Digital currency has altered the financial landscape of the developing world, allowing access to affordable service to hundreds of millions across the globe. Advances in mobile money have proved revolutionary, Kenya’s M-Pesa providing one of the greatest examples of the power of this new technology. Since its launch in 2007, the M-Pesa has grown to provide services to over 25 million Kenyans and roughly 25 percent of the country’s GNP passes through its system. It has been credited with raising 2 percent of Kenyan households from extreme poverty and increasing incomes between 5 and 30 percent among users.
In 2015, Ecuador rolled out a digital currency in part to provide savings for the government, which previously spent $3 million a year to exchange old, unusable bills for new ones. The digital currency is tied to the U.S. dollar (Ecuador’s official currency) and run by the government. It was adopted by taxis and allows citizens to pay their taxes electronically as well as send money between individuals. And in Sweden, where the retail sector has seen a dramatic drop in cash payments (from 40 percent in 2010 to 15 percent in 2016), the central bank is investigating the feasibility of issuing an e-kroner.
Unlike other digital currencies, the e-Dinar Wallet uses a “blockchain inspired transaction protocol.” This new system will allow interoperability between various telecom providers by providing a single shared ledger system. This is a key development from other systems where customers from one telecom provider cannot pay or receive payments from a customer with another provider and will further cut transaction costs. The system itself eliminates the need for trust between actors in any financial interaction and lowers the barriers to exchange. One of the founders of DigitUS, Walid Driss, explains that the technology behind the e-Dinar is efficient, cost effective, and removes third parties and intermediaries from financial and administrative transactions.

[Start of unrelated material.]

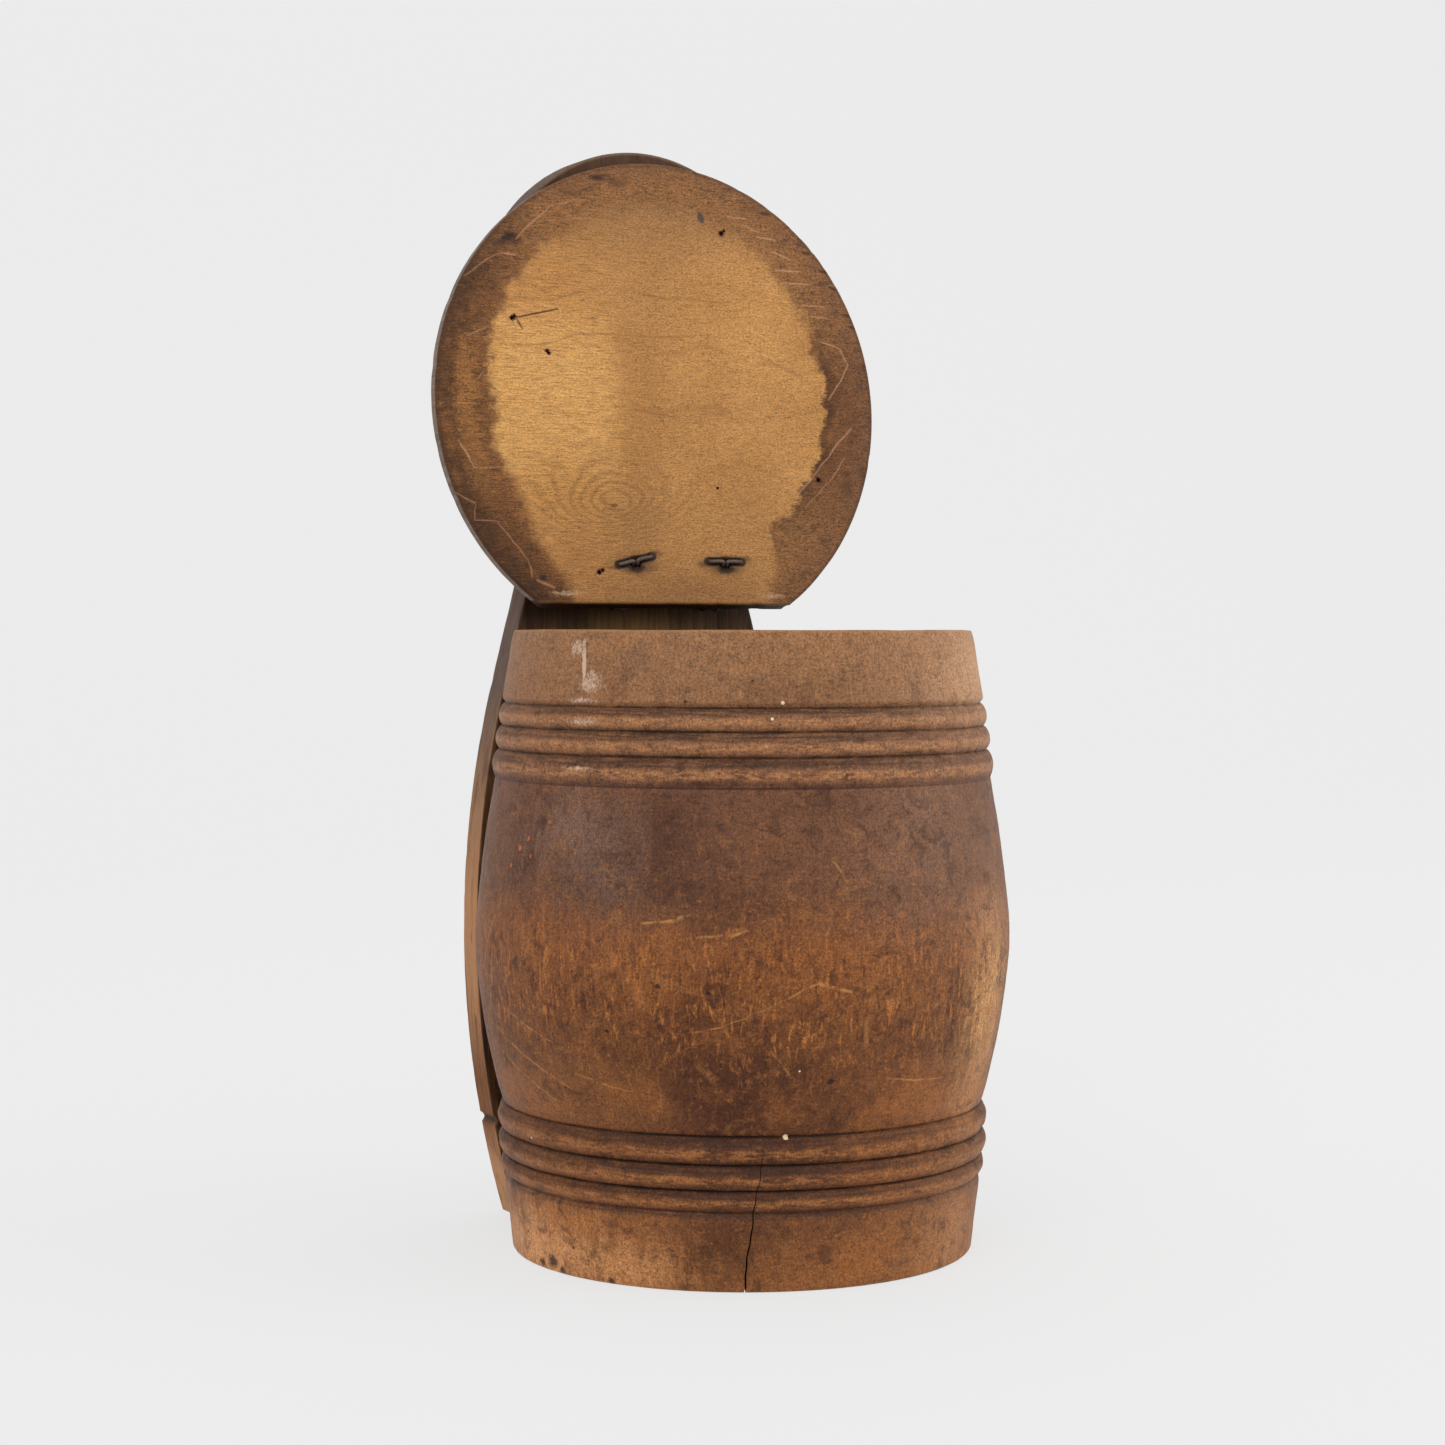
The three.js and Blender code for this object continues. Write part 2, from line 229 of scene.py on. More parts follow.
def tube(path, radii, sides=14):
    """Points and faces of a closed tube of changing radius along a path."""
    path = np.asarray(path, float)
    radii = np.broadcast_to(radii, len(path))
    along = np.gradient(path, axis=0)
    along /= np.linalg.norm(along, axis=1)[:, None]
    across = np.cross(along[0], (0.31, 0.87, 0.39))
    turns = np.linspace(0, 2 * math.pi, sides, endpoint=False)
    points = []
    for centre, direction, radius in zip(path, along, radii):
        across = across - direction * across.dot(direction)
        across /= np.linalg.norm(across)
        other = np.cross(direction, across)
        points.extend(centre + radius * (math.cos(t) * across + math.sin(t) * other) for t in turns)
    return points, capped_faces(len(path), sides)


def hole_cutter(mouth, inwards, radius, depth):
    """A slightly pointed drill that starts just outside a surface."""
    mouth, inwards = np.array(mouth, float), np.array(inwards, float)
    inwards /= np.linalg.norm(inwards)
    depths = [-1.0, depth * 0.75, depth]
    return tube([mouth + inwards * d for d in depths], [radius * 1.05, radius, radius * 0.35], 12)


# ---- Shader helpers ----

def srgb(red, green, blue):
    """8-bit screen values as the linear colour that shaders use."""
    def linear(value):
        value /= 255
        return value / 12.92 if value <= 0.04045 else ((value + 0.055) / 1.055) ** 2.4
    return (linear(red), linear(green), linear(blue), 1.0)


SHEEN = 0.016


def seen(red, green, blue):
    """The colour that looks like these 8-bit screen values under a faint white sheen."""
    return (*(max(0.004, part - SHEEN) for part in srgb(red, green, blue)[:3]), 1.0)


class Field:
    """A value that varies over a surface: a shader socket that takes part in ordinary arithmetic."""

    def __init__(self, paint, socket):
        self.paint = paint
        self.socket = socket

    def __add__(self, other):
        return self.paint.math("ADD", self, other)

    def __sub__(self, other):
        return self.paint.math("SUBTRACT", self, other)

    def __rsub__(self, other):
        return self.paint.math("SUBTRACT", other, self)

    def __mul__(self, other):
        return self.paint.math("MULTIPLY", self, other)

    def __truediv__(self, other):
        return self.paint.math("DIVIDE", self, other)

    __radd__ = __add__
    __rmul__ = __mul__

    def most(self, other):
        return self.paint.math("MAXIMUM", self, other)

    def size(self):
        return self.paint.math("ABSOLUTE", self)

    def stark(self):
        """Noise near 0.5 spread out to fill 0 to 1."""
        return self.rise(0.3, 0.7)

    def rise(self, low, high):
        """0 below low and 1 above high, with a soft step between; low may be the larger."""
        node = self.paint.node("ShaderNodeMapRange", self, low, high)
        node.interpolation_type = "SMOOTHSTEP"
        return Field(self.paint, node.outputs[0])

    def tint(self, amount, tone):
        """This colour, covered by an amount of an 8-bit screen colour."""
        return self.paint.blend(amount, self, seen(*tone))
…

In order for the e-Dinar to have the positive impacts described above, it must be adopted by a large number of Tunisians and overcome some regulatory and political obstacles. According to a March 2017 presentation by Moez Chakchouk, the CEO of La Poste, 700,000 Tunisians currently use the e-Dinar Wallet with access to prepaid debit cards and a virtual account. That is a good start, but represents only a small percentage of the 11.5 million Tunisian population. La Poste has the potential to reach Tunisians across the country through its 1,200 branches across Tunisia. And accounts at La Poste are accessible to all Tunisians—regardless of their economic situation. But so far it has not reached the large numbers it needs to represent a sea change in the country.
But the biggest challenge to further utilizing digital currency comes from concerns over money laundering and terror financing. While government officials and the central bank are rightly concerned that digital transactions could open doors that bad actors could exploit, ironically some of the government’s efforts at fighting corruption through developing provisions to counter money laundering, might have the effect of stunting the use of digital currency, which itself can be used to fight corruption. The nature of the electronic currency creates a record, an associate account, or phone number, and is vastly more traceable than cash transfers. It also provides a level of transparency that is missing in cash, or even traditional non-digital payment processes.
Additionally, there seems to be less political will today than in the past to move Tunisia toward a digital future. The previous minister of information technology and communication, Noomane Fehri, developed the Tunisia Digital 2020 plan and was of a similar mind as Moez Chakchouk. Both men sought innovative technology-based solutions for Tunisia’s economic and social problems. Today, however, the administration is largely without a vocal champion of the e-Dinar or similar technological tools.